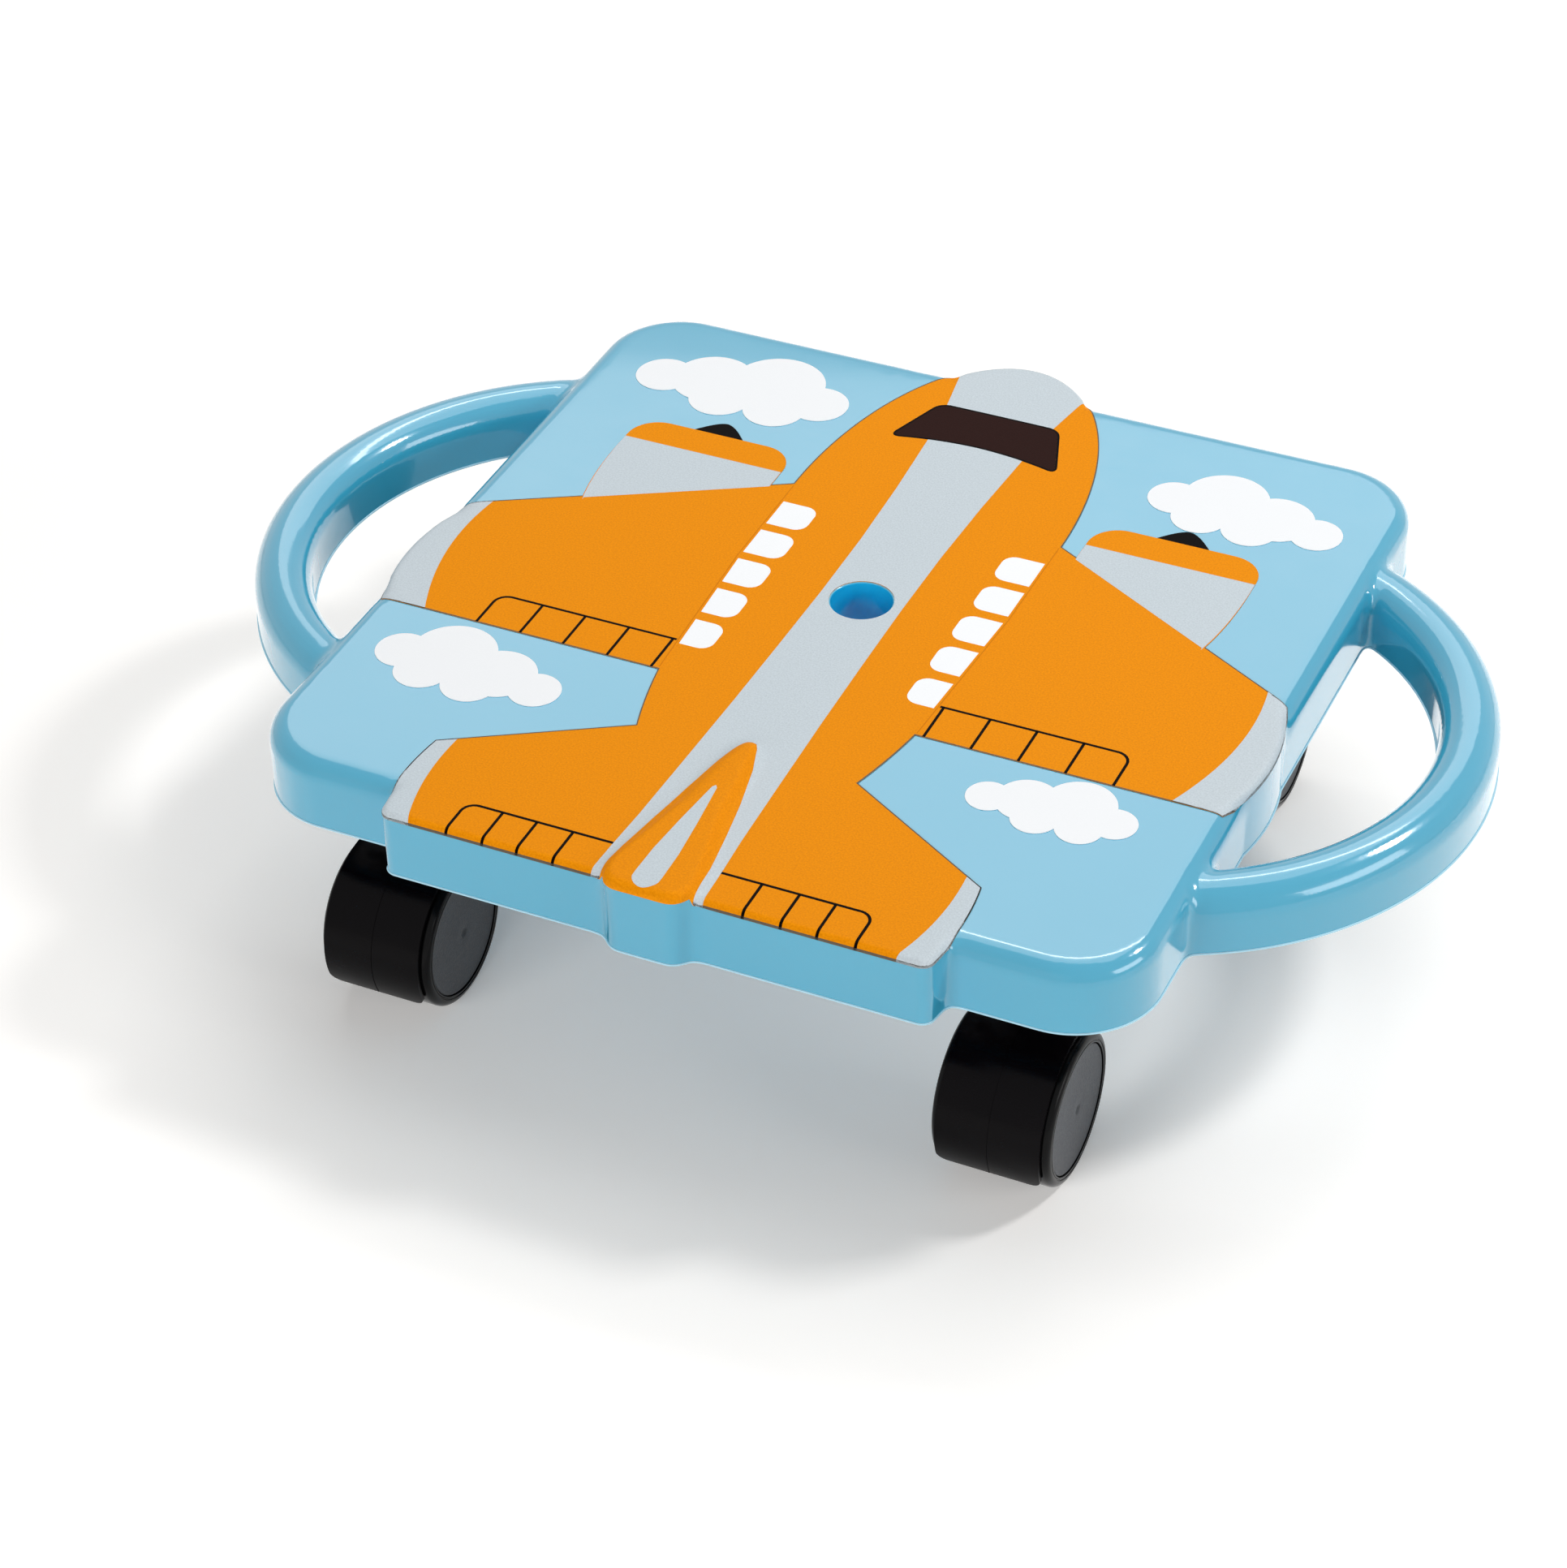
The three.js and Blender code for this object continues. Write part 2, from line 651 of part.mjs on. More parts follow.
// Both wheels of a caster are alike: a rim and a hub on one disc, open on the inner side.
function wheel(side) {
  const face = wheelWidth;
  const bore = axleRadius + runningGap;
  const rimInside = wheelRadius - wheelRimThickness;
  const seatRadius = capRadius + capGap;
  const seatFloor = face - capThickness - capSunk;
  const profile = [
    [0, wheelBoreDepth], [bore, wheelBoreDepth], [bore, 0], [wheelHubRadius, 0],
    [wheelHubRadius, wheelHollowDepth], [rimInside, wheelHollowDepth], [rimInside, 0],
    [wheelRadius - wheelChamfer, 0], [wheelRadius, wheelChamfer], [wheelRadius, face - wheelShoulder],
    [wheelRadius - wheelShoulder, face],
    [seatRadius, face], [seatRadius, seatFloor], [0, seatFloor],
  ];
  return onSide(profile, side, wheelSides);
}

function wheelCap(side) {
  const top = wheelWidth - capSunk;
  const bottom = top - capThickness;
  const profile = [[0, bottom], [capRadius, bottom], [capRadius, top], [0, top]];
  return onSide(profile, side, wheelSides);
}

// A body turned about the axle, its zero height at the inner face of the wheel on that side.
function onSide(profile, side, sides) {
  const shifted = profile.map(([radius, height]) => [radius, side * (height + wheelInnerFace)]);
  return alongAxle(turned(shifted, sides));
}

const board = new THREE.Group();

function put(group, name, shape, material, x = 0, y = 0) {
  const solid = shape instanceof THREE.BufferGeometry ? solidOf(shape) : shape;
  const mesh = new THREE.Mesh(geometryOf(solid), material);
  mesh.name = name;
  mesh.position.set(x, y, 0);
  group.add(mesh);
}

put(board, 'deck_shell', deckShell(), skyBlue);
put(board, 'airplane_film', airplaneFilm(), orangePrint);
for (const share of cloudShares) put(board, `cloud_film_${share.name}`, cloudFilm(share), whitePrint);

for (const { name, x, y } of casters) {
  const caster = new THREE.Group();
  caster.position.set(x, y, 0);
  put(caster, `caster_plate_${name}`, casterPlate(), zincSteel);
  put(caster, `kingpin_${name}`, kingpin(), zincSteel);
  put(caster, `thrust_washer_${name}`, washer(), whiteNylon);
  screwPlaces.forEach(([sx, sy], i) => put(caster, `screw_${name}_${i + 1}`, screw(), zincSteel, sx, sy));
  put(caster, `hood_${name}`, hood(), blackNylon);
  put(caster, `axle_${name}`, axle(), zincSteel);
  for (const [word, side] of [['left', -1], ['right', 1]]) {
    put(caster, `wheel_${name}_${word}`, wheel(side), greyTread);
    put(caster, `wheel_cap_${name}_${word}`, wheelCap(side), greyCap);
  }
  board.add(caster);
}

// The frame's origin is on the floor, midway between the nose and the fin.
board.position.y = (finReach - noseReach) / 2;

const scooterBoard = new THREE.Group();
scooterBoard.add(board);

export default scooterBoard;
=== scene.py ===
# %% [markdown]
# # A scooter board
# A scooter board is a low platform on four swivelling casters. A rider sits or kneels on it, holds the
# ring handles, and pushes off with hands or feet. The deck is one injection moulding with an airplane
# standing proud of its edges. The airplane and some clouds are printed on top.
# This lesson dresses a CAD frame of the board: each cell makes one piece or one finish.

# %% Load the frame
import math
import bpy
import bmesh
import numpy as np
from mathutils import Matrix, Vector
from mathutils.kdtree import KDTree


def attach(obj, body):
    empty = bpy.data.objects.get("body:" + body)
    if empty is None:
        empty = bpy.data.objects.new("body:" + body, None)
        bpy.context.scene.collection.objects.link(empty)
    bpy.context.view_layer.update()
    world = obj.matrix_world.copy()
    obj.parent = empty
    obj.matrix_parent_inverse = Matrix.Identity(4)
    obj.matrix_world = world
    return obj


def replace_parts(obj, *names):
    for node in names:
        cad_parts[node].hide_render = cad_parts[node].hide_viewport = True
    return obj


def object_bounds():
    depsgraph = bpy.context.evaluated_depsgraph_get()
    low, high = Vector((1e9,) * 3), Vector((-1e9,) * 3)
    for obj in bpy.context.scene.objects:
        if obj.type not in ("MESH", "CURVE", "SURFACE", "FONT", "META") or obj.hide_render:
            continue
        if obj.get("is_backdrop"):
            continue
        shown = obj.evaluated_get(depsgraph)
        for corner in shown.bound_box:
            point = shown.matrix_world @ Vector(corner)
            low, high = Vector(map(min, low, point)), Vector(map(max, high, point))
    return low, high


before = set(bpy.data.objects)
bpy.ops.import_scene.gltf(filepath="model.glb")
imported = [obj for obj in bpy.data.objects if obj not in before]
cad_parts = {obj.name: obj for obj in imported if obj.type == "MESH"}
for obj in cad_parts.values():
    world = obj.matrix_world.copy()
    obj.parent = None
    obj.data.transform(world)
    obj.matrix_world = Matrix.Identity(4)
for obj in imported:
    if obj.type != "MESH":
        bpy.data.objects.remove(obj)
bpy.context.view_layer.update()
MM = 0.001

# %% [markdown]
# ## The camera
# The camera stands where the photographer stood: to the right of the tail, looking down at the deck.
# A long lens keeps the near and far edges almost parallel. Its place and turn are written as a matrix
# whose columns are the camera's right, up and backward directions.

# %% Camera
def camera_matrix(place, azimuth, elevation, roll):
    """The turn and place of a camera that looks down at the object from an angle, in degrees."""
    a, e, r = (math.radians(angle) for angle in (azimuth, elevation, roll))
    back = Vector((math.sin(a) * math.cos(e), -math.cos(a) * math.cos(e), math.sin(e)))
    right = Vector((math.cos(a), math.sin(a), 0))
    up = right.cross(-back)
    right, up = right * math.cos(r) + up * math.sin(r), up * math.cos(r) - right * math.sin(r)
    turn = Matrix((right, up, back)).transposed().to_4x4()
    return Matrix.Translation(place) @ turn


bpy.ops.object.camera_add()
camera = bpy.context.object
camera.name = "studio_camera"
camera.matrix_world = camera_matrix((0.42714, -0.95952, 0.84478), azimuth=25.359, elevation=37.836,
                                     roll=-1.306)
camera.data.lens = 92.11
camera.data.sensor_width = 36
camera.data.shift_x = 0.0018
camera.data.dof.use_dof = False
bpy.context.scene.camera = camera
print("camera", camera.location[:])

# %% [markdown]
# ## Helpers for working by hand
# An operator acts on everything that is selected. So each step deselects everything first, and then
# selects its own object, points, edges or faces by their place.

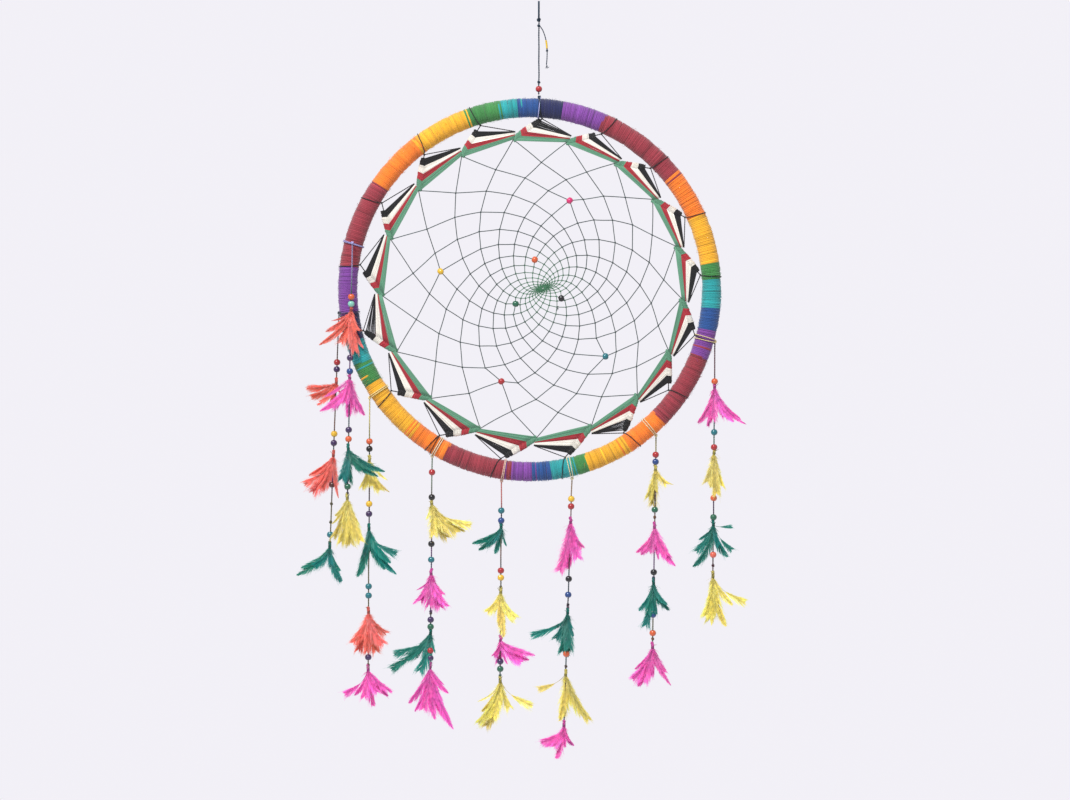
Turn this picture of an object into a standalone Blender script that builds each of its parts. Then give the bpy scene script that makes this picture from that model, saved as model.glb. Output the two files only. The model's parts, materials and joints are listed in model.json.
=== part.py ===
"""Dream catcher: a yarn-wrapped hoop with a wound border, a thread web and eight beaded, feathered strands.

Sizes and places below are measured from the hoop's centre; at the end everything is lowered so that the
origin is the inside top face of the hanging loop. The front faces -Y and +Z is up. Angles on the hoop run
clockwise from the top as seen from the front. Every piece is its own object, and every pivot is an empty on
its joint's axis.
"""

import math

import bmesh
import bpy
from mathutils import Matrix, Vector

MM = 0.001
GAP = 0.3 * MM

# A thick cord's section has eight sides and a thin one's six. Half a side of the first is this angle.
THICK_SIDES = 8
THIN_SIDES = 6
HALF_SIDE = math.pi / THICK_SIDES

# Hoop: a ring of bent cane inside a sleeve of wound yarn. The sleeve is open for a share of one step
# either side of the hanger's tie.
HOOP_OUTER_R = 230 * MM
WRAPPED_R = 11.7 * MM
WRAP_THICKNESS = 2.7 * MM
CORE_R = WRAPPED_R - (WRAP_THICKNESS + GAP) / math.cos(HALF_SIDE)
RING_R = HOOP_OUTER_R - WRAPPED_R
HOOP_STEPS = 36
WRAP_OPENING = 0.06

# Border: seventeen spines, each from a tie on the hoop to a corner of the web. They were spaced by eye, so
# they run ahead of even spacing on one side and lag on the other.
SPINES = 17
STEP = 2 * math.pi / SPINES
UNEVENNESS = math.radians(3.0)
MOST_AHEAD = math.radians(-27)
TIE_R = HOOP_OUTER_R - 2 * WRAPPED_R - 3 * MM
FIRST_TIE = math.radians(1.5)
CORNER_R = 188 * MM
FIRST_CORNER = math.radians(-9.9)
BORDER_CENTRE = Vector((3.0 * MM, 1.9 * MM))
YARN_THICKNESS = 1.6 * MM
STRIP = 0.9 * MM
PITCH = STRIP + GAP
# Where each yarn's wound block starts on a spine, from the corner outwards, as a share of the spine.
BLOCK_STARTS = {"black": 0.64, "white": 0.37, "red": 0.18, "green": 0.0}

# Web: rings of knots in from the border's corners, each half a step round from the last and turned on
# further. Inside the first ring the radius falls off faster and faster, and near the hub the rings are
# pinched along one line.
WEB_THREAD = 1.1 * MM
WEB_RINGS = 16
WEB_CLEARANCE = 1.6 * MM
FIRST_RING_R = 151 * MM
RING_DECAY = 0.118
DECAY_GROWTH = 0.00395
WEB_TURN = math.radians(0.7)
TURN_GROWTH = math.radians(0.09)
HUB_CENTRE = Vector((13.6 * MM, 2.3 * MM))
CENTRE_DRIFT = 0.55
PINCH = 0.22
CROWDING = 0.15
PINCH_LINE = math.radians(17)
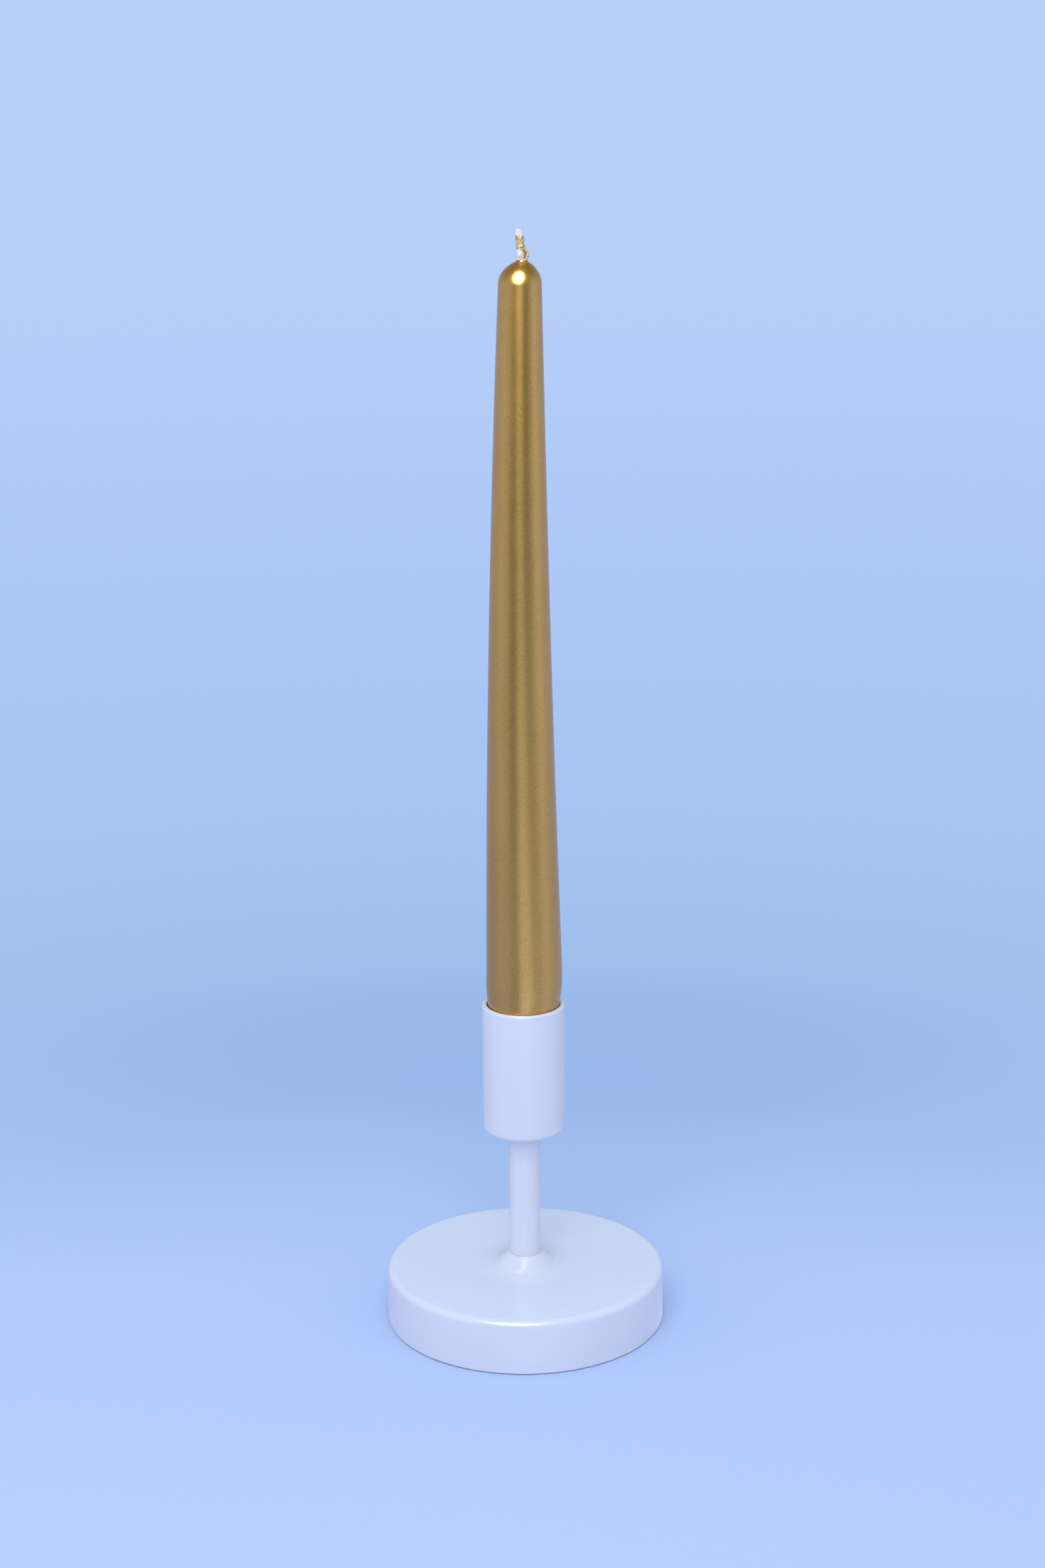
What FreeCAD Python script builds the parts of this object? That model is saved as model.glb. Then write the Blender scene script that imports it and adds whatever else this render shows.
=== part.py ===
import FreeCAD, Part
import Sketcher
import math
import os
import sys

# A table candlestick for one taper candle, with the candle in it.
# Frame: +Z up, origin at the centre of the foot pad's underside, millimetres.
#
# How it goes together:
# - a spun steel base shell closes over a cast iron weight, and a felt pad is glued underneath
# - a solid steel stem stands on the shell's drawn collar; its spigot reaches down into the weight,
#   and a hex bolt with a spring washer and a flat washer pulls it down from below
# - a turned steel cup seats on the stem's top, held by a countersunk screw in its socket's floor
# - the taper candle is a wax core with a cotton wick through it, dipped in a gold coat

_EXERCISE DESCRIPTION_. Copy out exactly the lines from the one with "shown = obj.evaluated_get(depsgraph)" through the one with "# whose columns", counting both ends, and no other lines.

_ANSWER BELOW_.
        shown = obj.evaluated_get(depsgraph)
        for corner in shown.bound_box:
            point = shown.matrix_world @ Vector(corner)
            low, high = Vector(map(min, low, point)), Vector(map(max, high, point))
    return low, high


before = set(bpy.data.objects)
bpy.ops.import_scene.gltf(filepath="model.glb")
imported = [obj for obj in bpy.data.objects if obj not in before]
cad_parts = {obj.name: obj for obj in imported if obj.type == "MESH"}
for obj in cad_parts.values():
    world = obj.matrix_world.copy()
    obj.parent = None
    obj.data.transform(world)
    obj.matrix_world = Matrix.Identity(4)
for obj in imported:
    if obj.type != "MESH":
        bpy.data.objects.remove(obj)
bpy.context.view_layer.update()
MM = 0.001

# %% [markdown]
# ## The camera
# The camera stands where the photographer stood: to the right of the tail, looking down at the deck.
# A long lens keeps the near and far edges almost parallel. Its place and turn are written as a matrix
# whose columns are the camera's right, up and backward directions.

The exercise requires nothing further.